Reading down the listing below, count the lines where the word "frame" shows up, then give only that count.

═══ Supplied information

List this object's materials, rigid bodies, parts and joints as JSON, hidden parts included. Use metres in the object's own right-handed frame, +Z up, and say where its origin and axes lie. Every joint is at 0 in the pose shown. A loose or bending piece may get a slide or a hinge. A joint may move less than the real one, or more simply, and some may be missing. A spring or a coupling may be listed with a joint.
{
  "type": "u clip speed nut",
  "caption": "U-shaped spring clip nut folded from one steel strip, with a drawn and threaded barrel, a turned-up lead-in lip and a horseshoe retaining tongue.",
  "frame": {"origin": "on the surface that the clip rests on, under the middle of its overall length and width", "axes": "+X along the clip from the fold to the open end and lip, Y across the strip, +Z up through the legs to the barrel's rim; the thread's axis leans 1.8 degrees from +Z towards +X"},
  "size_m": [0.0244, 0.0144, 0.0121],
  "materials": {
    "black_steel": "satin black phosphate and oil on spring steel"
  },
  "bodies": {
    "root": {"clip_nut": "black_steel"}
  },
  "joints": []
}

══════

* Output for this exercise
2